In the Gospel, Jesus who is God’s appointed hight priest is seen giving out mercy and compassion to human beings like blind Bartimaeus confirming the prophecy of Jeremiah that even the blind shall return. Yes to sight.
It’s in the Gospel that you understand what it means in Hebrews that “so he can sympathise with those who are ignorant or uncertain because he too lives in the limitations of weakness.”
Child of God, the compassion Jesus showed to Bartimeus is the one shown and will be shown to everyone of us.
In Bartimeus, we see the weakness of human nature evident.
However, something precedes that mercy and compassion. The Gospel says: “So throwing off his cloak, he jumped up and went to Jesus. Then Jesus spoke, ‘What do you want me to do for you?’ ‘Rabbuni,’ the blind man said to him ‘Master, let me see again.’”
The blindness signifies our sins and troubling circumstances. A blind person is in total darkness. A sinful person is in spiritual darkness which effects the physical attitude to become blind or evil attitude.
A person in troubling circumstances wants to see the light that he or she may come out of his or her troubles.
That cloak signifies what each and everyone of us must remove and throw away before we can run to Mercy; before mercy and compassion can be shown to us.
What is your own cloak?
Remember, Bartimeus had to shout times and times before his cries were heard.

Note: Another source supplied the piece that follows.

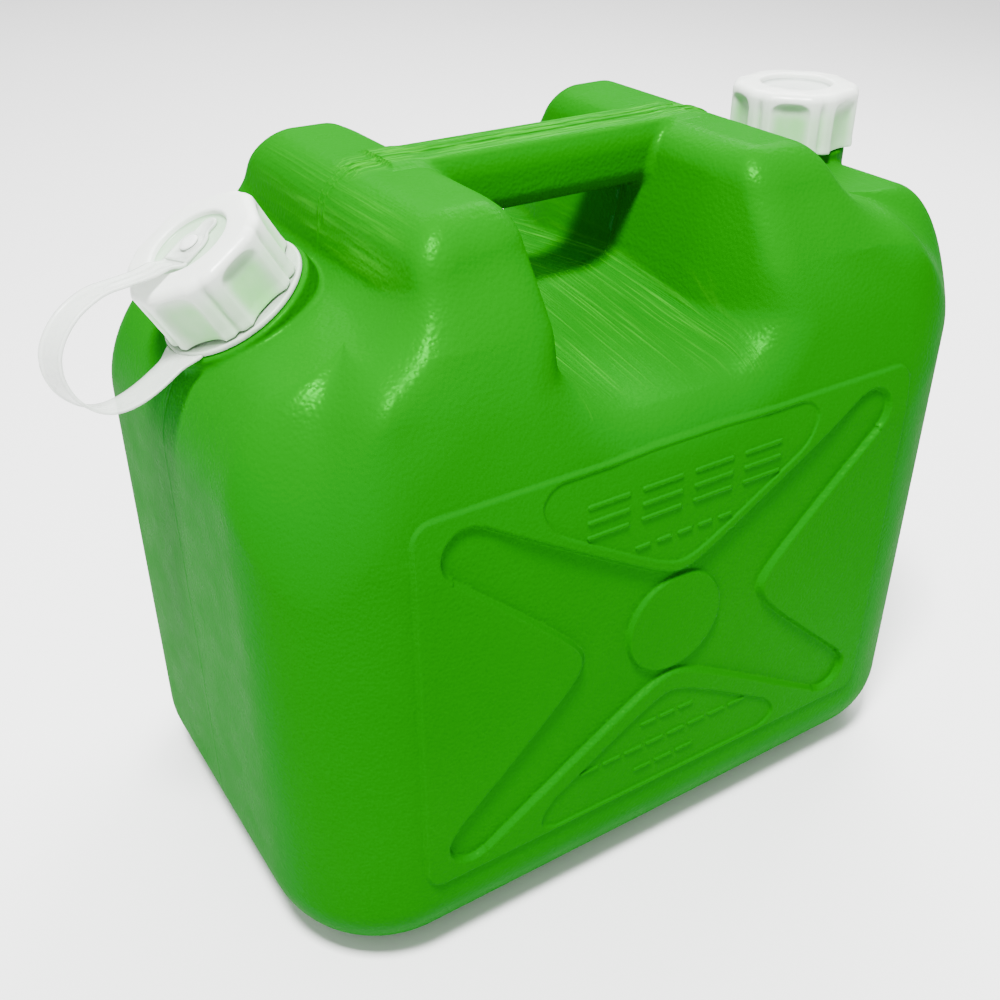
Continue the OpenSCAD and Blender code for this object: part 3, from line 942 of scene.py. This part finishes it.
def eyelet():
    """Round eye with a finger tab on its inner side, holed for the stud."""
    half = [(STRAP_START - 0.3, 8.0), (0, 8.0)]
    half += [(8 * math.cos(a), 8 * math.sin(a)) for a in np.linspace(0.5 * math.pi, 0.82 * math.pi, 14)[1:]]
    half += [(-8.6, 3.7)]
    half += [(-10.5 + 4 * math.cos(a), 4 * math.sin(a)) for a in np.linspace(0.55 * math.pi, math.pi, 14)]
    ring_out = half + [(x, -y) for x, y in half[-2::-1]]
    outer = np.array(ring_out)
    # the hole takes a point for every point of the outline
    angle = np.unwrap(np.arctan2(outer[:, 1], outer[:, 0]))
    hole = np.stack([2.9 * np.cos(angle), 2.9 * np.sin(angle)], 1)
    n = len(outer)
    base = STRAP_LEVEL - STRAP_THICK / 2
    soft = 0.3
    loops = []
    for t, h in ((soft, 0.0), (0.0, soft), (0.0, STRAP_THICK - soft), (soft, STRAP_THICK), (1.5, STRAP_THICK),
                 (1.9, STRAP_THICK - 0.45)):
        reach = np.linalg.norm(outer, axis=1)[:, None]
        loops.append(np.column_stack([outer * (1 - t / reach), np.full(n, base + h)]))
    for r, h in ((5.2, STRAP_THICK - 0.45), (4.9, STRAP_THICK), (2.9, STRAP_THICK), (2.9, 0.0)):
        loops.append(np.column_stack([hole * (r / 2.9), np.full(n, base + h)]))
    faces = []
    m = len(loops)
    for i in range(m):
        l = (i + 1) % m
        for j in range(n):
            k = (j + 1) % n
            faces.append((i * n + j, i * n + k, l * n + k, l * n + j))
    piece = mesh_object("tether_eyelet_moulding", on_tether(np.concatenate(loops)), faces, strap_clear)
    outward(piece)
    return piece


eye = eyelet()
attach(eye, "cap_eyelet")
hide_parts("tether_eyelet")

for name, node in frame["nodes"].items():
    if "gasket" in name:
        node.data.materials.clear()
        node.data.materials.append(rubber)

# ------------------------------------------------------------------ camera, floor and light


def camera():
    data = bpy.data.cameras.new("camera")
    data.sensor_width = 36
    data.lens = LENS
    cam = bpy.data.objects.new("camera", data)
    level = math.cos(CAMERA_ELEVATION)
    back = Vector((math.sin(CAMERA_AZIMUTH) * level, -math.cos(CAMERA_AZIMUTH) * level,
                   math.sin(CAMERA_ELEVATION)))
    cam.location = CAMERA_TARGET + back * CAMERA_DISTANCE
    cam.rotation_mode = "QUATERNION"
    cam.rotation_quaternion = (-back).to_track_quat("-Z", "Y")
    bpy.context.scene.collection.objects.link(cam)
    bpy.context.scene.camera = cam


def floor():
    bpy.ops.mesh.primitive_plane_add(size=6, location=(0, 0, 0))
    o = bpy.context.object
    o.name = "floor"
    n = Nodes("floor_white")
    colour = n.blend(n.noise(3, 2), (0.93, 0.93, 0.93), (0.95, 0.95, 0.95))
    o.data.materials.append(n.finish(colour, 0.9, None, Specular_IOR_Level=0.1))


def area_light(name, location, target, size, power):
    data = bpy.data.lights.new(name, "AREA")
    data.shape = "RECTANGLE"
    data.size, data.size_y = size
    data.energy = power
    o = bpy.data.objects.new(name, data)
    o.location = location
    o.rotation_mode = "QUATERNION"
    o.rotation_quaternion = (Vector(target) - Vector(location)).to_track_quat("-Z", "Y")
    bpy.context.scene.collection.objects.link(o)


camera()
floor()
world = bpy.data.worlds.new("studio")
bpy.context.scene.world = world
world.use_nodes = True
world.node_tree.nodes["Background"].inputs["Color"].default_value = (1, 1, 1, 1)
world.node_tree.nodes["Background"].inputs["Strength"].default_value = 0.8
area_light("key", (-0.45, -0.45, 1.7), (0, 0, 0.2), (0.3, 0.3), 104)
area_light("backdrop", (0.7, 1.7, 1.9), (0.5, 1.4, 0), (2.0, 1.2), 55)
area_light("back", (0.9, 0.6, 1.3), (0, 0, 0.2), (0.9, 0.9), 30)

It entails that we must make effort to get this mercy.
However, people scolded him to keep quiet when he asked for Mercy. It means that in our efforts to ask for God’s mercy, many things and people including friends shall stand in our way.
But Bartimaeus persistence led him to mercy himself. If we persist, mercy and compassion shall be ours.
Don’t give up that struggle for mercy because many have given up that their sins, sinful situations and troubling earthly conditions shall swallow them up.
No, like Bartimeus, shout loud in petitions up to heaven and make more sincere efforts. Prodigies of mercy shall descend from heaven unto you.
Don’t give up for His Name is Mercy.